Townsend: The reason Strapping came to an end is because I’m no longer in my mid-20’s. The reason Strapping resonated with people is because it was passionate and honest about my circumstance that I’m no longer engaged in. And it’s not because of a choice. The things that made me artisically satisfied when I was 27 years old have been resolved. So if we talk about being untrue or false in terms of what you’re doing, it would have been easy on a financial level to continue with Strapping. I could go out there and be pissed off and telling everyone to “fuck off.” Sure, we’ll market that and put it on shirts. It wasn’t pre-conceived; it is what I felt like doing. People don’t understand why I can’t do it is because the reason you like it, is the reason I can’t do it. If I was to be untrue to something that meant so much to you, it would be this parody. I would rather dig ditches than be a parody of the music. So something like “Underneath the Waves” off of City, can you resonate with a song like that or even remember what it was like writing it?
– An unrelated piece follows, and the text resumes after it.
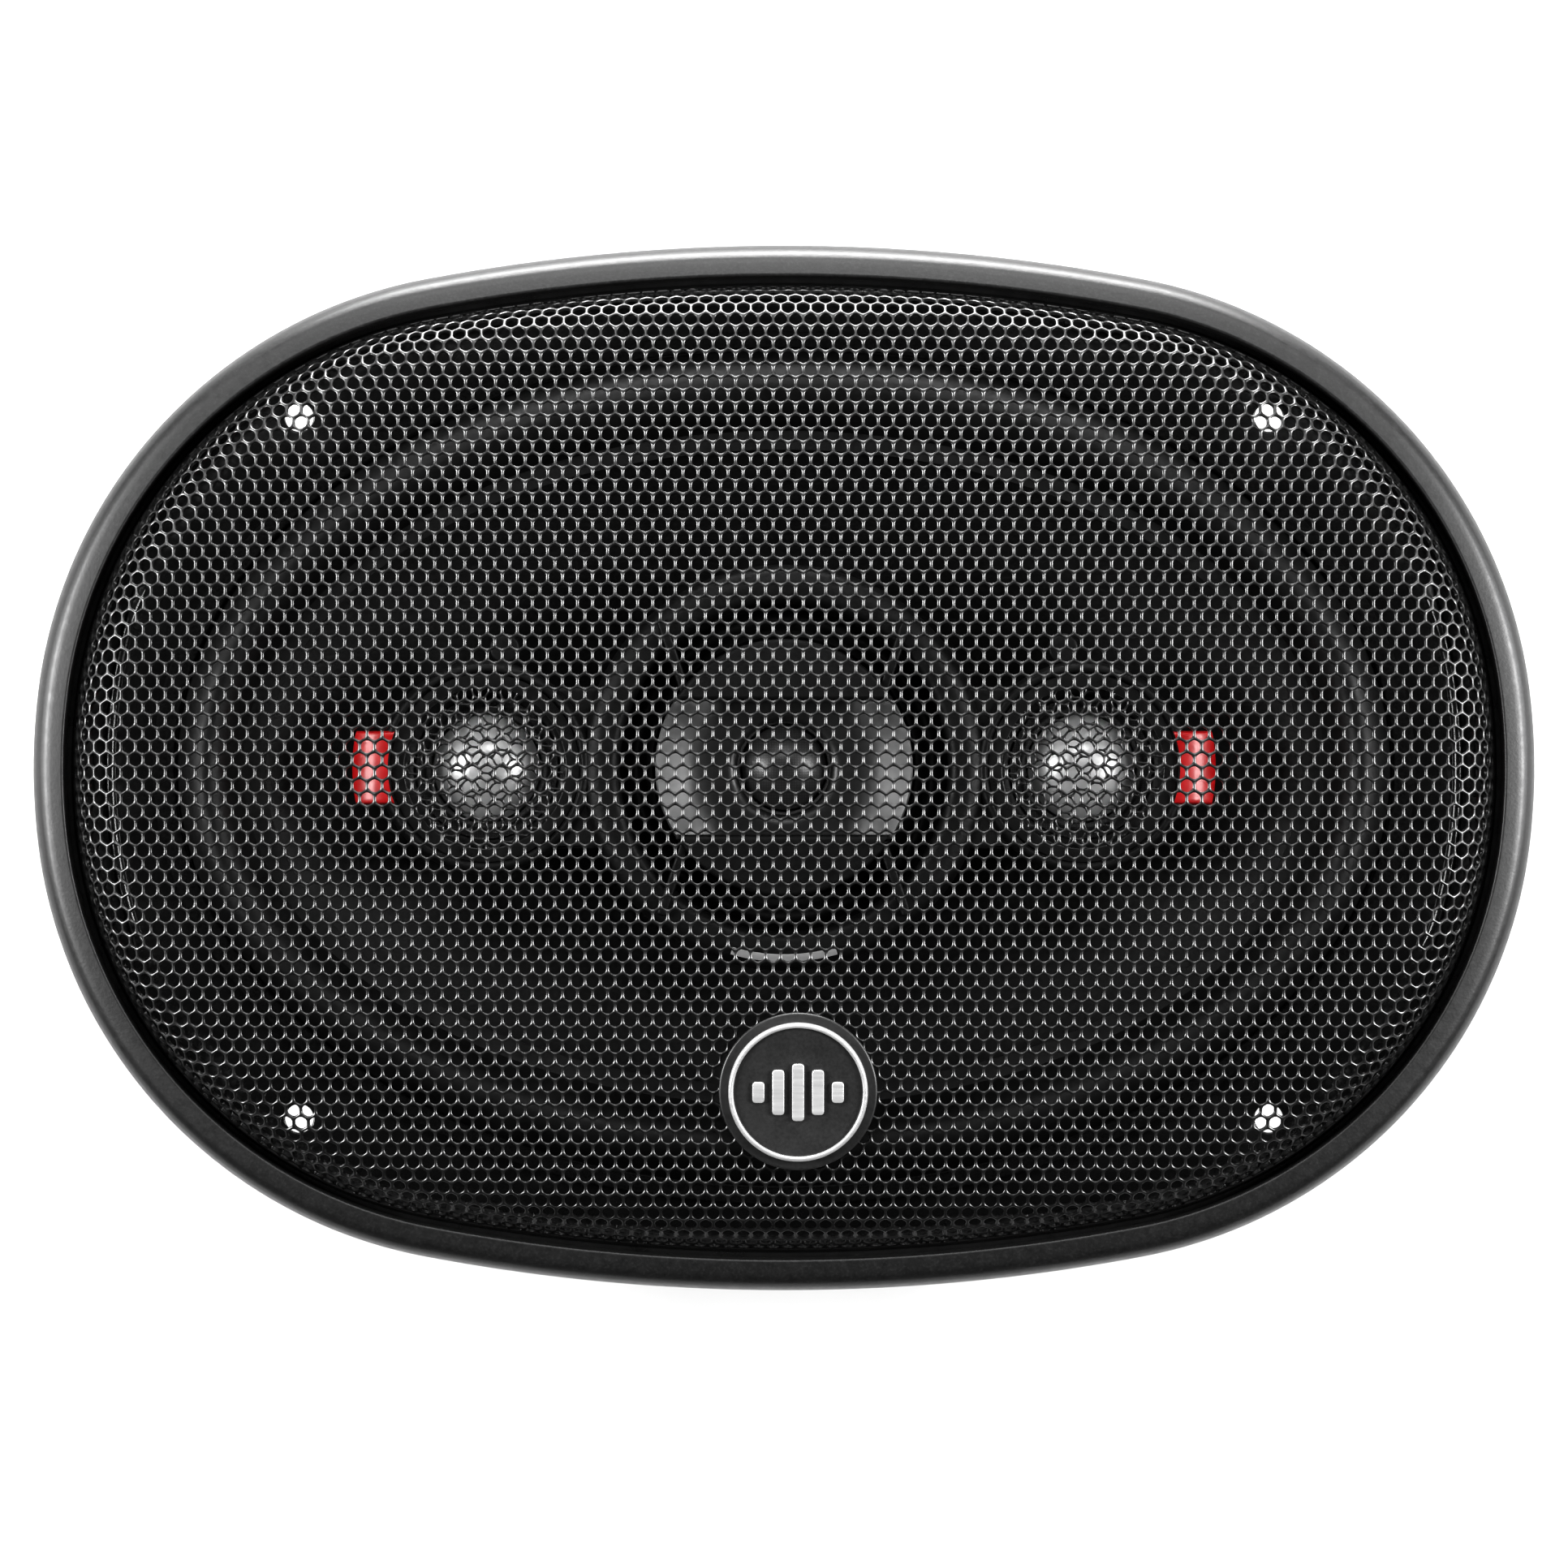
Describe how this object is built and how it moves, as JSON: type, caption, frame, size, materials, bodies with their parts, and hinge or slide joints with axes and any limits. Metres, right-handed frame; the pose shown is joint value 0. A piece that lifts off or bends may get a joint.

Townsend: Of course. “Underneath the Waves” is ultimately the idea of addiction. There are these human impulses to be furious or self-destructive. There’s something underneath that’s hidden. It’s clouded by your own circumstance or inability to confront your own feelings. So basically, since the first record, I’ve been singing about the same thing. Since the beginning I’ve been trying to figure myself out. Is that narcissistic? Absolutely, but you play the cards you’ve been dealt. If people aren’t interested in that as a concept, then don’t listen. If you think about a song like “Underneath the Waves,” that song existed so I can get to where I am now.